→ **EXERCISE PROMPT**
Copy out all of the material, matching it word for word.

→ **DATA SECTION**
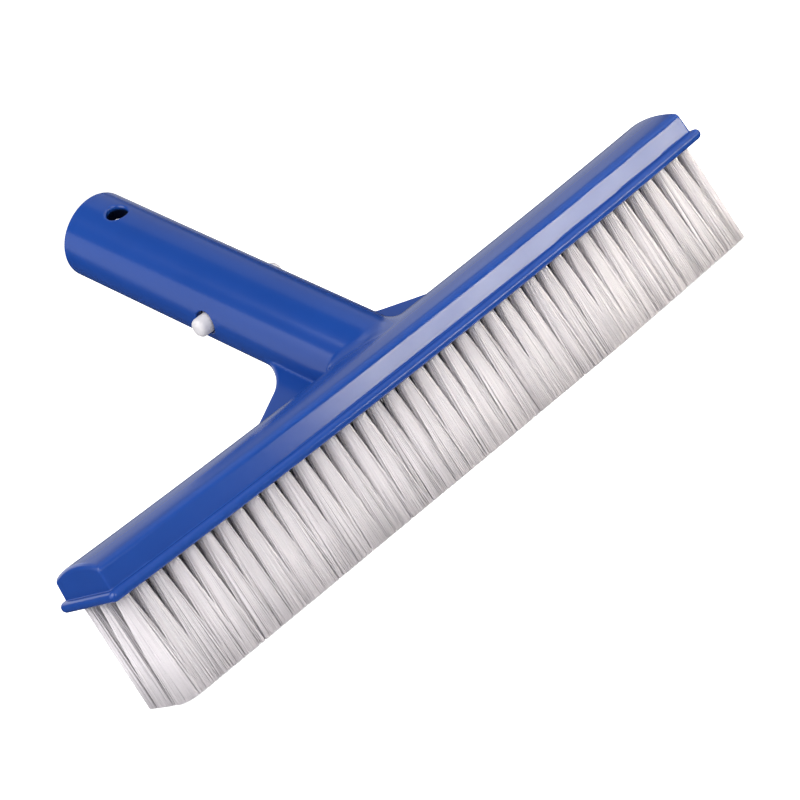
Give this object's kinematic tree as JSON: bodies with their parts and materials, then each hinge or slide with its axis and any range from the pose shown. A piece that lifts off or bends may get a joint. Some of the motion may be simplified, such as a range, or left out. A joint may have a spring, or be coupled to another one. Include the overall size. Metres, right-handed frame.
{
  "type": "pool wall brush",
  "caption": "Arched pool wall brush head with rows of nylon tufts and an inclined tubular handle whose spring buttons lock it to a telescopic pole.",
  "frame": {"origin": "middle of the bounding box's underside, on the plane of the bristle tips", "axes": "+X along the head, +Y from the head to the handle's mouth, +Z from the bristle tips up to the head"},
  "size_m": [0.256, 0.1432, 0.1212],
  "materials": {
    "blue_plastic": "moulded, glossy",
    "bristle_nylon": "fine drawn filaments",
    "clip_nylon": "moulded, satin"
  },
  "bodies": {
    "brush": {"brush_body": "blue_plastic", "tuft_column_01": "bristle_nylon", "tuft_column_02": "bristle_nylon", "tuft_column_03": "bristle_nylon", "tuft_column_04": "bristle_nylon", "tuft_column_05": "bristle_nylon", "tuft_column_06": "bristle_nylon", "tuft_column_07": "bristle_nylon", "tuft_column_08": "bristle_nylon", "tuft_column_09": "bristle_nylon", "tuft_column_10": "bristle_nylon", "tuft_column_11": "bristle_nylon", "tuft_column_12": "bristle_nylon", "tuft_column_13": "bristle_nylon", "tuft_column_14": "bristle_nylon", "tuft_column_15": "bristle_nylon", "tuft_column_16": "bristle_nylon", "tuft_column_17": "bristle_nylon", "tuft_column_18": "bristle_nylon", "tuft_column_19": "bristle_nylon", "tuft_column_20": "bristle_nylon", "tuft_column_21": "bristle_nylon", "tuft_column_22": "bristle_nylon", "tuft_column_23": "bristle_nylon", "tuft_column_24": "bristle_nylon", "tuft_column_25": "bristle_nylon", "tuft_column_26": "bristle_nylon", "tuft_column_27": "bristle_nylon", "tuft_column_28": "bristle_nylon", "tuft_column_29": "bristle_nylon", "tuft_column_30": "bristle_nylon", "tuft_column_31": "bristle_nylon", "tuft_column_32": "bristle_nylon", "tuft_column_33": "bristle_nylon", "tuft_column_34": "bristle_nylon", "tuft_column_35": "bristle_nylon", "tuft_column_36": "bristle_nylon", "tuft_column_37": "bristle_nylon", "tuft_column_38": "bristle_nylon", "tuft_column_39": "bristle_nylon", "tuft_column_40": "bristle_nylon", "clip_bridge": "clip_nylon"},
    "button_arm_left": {"clip_arm_left": "clip_nylon"},
    "button_arm_right": {"clip_arm_right": "clip_nylon"}
  },
  "joints": [
    {"name": "button_left_press", "type": "hinge", "parent": "brush", "child": "button_arm_left", "pos_m": [-0.009, -0.01843, 0.05344], "axis": [0, 0.5644, -0.8255], "range_deg": [0, 7], "stiffness_Nm_per_rad": 2, "springref_deg": -2.86},
    {"name": "button_right_press", "type": "hinge", "parent": "brush", "child": "button_arm_right", "pos_m": [0.009, -0.01843, 0.05344], "axis": [0, -0.5644, 0.8255], "range_deg": [0, 7], "stiffness_Nm_per_rad": 2, "springref_deg": -2.86}
  ]
}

→ **WORKED SOLUTION**
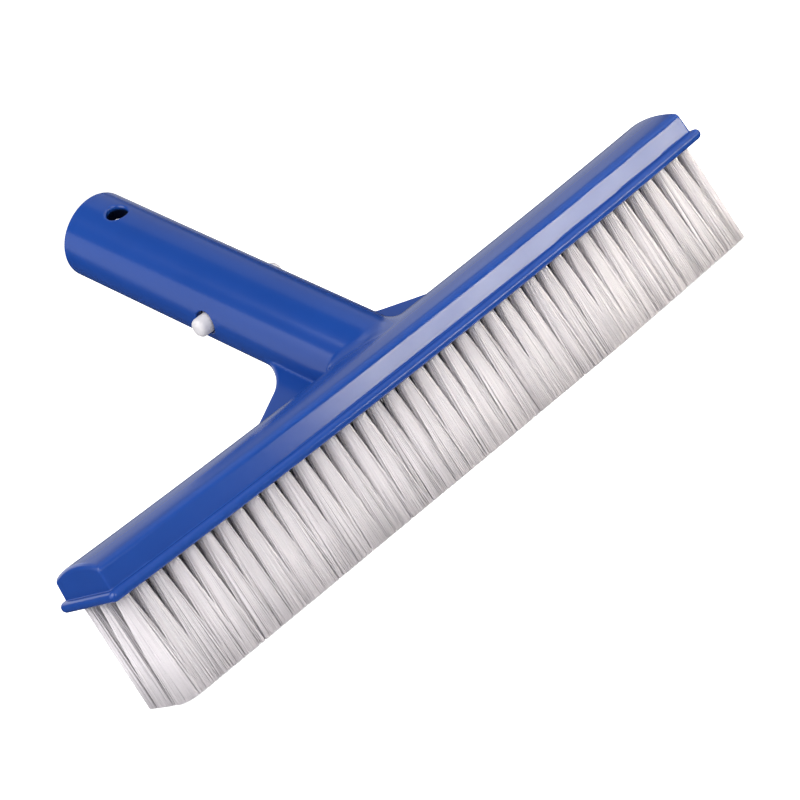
Give this object's kinematic tree as JSON: bodies with their parts and materials, then each hinge or slide with its axis and any range from the pose shown. A piece that lifts off or bends may get a joint. Some of the motion may be simplified, such as a range, or left out. A joint may have a spring, or be coupled to another one. Include the overall size. Metres, right-handed frame.
{
  "type": "pool wall brush",
  "caption": "Arched pool wall brush head with rows of nylon tufts and an inclined tubular handle whose spring buttons lock it to a telescopic pole.",
  "frame": {"origin": "middle of the bounding box's underside, on the plane of the bristle tips", "axes": "+X along the head, +Y from the head to the handle's mouth, +Z from the bristle tips up to the head"},
  "size_m": [0.256, 0.1432, 0.1212],
  "materials": {
    "blue_plastic": "moulded, glossy",
    "bristle_nylon": "fine drawn filaments",
    "clip_nylon": "moulded, satin"
  },
  "bodies": {
    "brush": {"brush_body": "blue_plastic", "tuft_column_01": "bristle_nylon", "tuft_column_02": "bristle_nylon", "tuft_column_03": "bristle_nylon", "tuft_column_04": "bristle_nylon", "tuft_column_05": "bristle_nylon", "tuft_column_06": "bristle_nylon", "tuft_column_07": "bristle_nylon", "tuft_column_08": "bristle_nylon", "tuft_column_09": "bristle_nylon", "tuft_column_10": "bristle_nylon", "tuft_column_11": "bristle_nylon", "tuft_column_12": "bristle_nylon", "tuft_column_13": "bristle_nylon", "tuft_column_14": "bristle_nylon", "tuft_column_15": "bristle_nylon", "tuft_column_16": "bristle_nylon", "tuft_column_17": "bristle_nylon", "tuft_column_18": "bristle_nylon", "tuft_column_19": "bristle_nylon", "tuft_column_20": "bristle_nylon", "tuft_column_21": "bristle_nylon", "tuft_column_22": "bristle_nylon", "tuft_column_23": "bristle_nylon", "tuft_column_24": "bristle_nylon", "tuft_column_25": "bristle_nylon", "tuft_column_26": "bristle_nylon", "tuft_column_27": "bristle_nylon", "tuft_column_28": "bristle_nylon", "tuft_column_29": "bristle_nylon", "tuft_column_30": "bristle_nylon", "tuft_column_31": "bristle_nylon", "tuft_column_32": "bristle_nylon", "tuft_column_33": "bristle_nylon", "tuft_column_34": "bristle_nylon", "tuft_column_35": "bristle_nylon", "tuft_column_36": "bristle_nylon", "tuft_column_37": "bristle_nylon", "tuft_column_38": "bristle_nylon", "tuft_column_39": "bristle_nylon", "tuft_column_40": "bristle_nylon", "clip_bridge": "clip_nylon"},
    "button_arm_left": {"clip_arm_left": "clip_nylon"},
    "button_arm_right": {"clip_arm_right": "clip_nylon"}
  },
  "joints": [
    {"name": "button_left_press", "type": "hinge", "parent": "brush", "child": "button_arm_left", "pos_m": [-0.009, -0.01843, 0.05344], "axis": [0, 0.5644, -0.8255], "range_deg": [0, 7], "stiffness_Nm_per_rad": 2, "springref_deg": -2.86},
    {"name": "button_right_press", "type": "hinge", "parent": "brush", "child": "button_arm_right", "pos_m": [0.009, -0.01843, 0.05344], "axis": [0, -0.5644, 0.8255], "range_deg": [0, 7], "stiffness_Nm_per_rad": 2, "springref_deg": -2.86}
  ]
}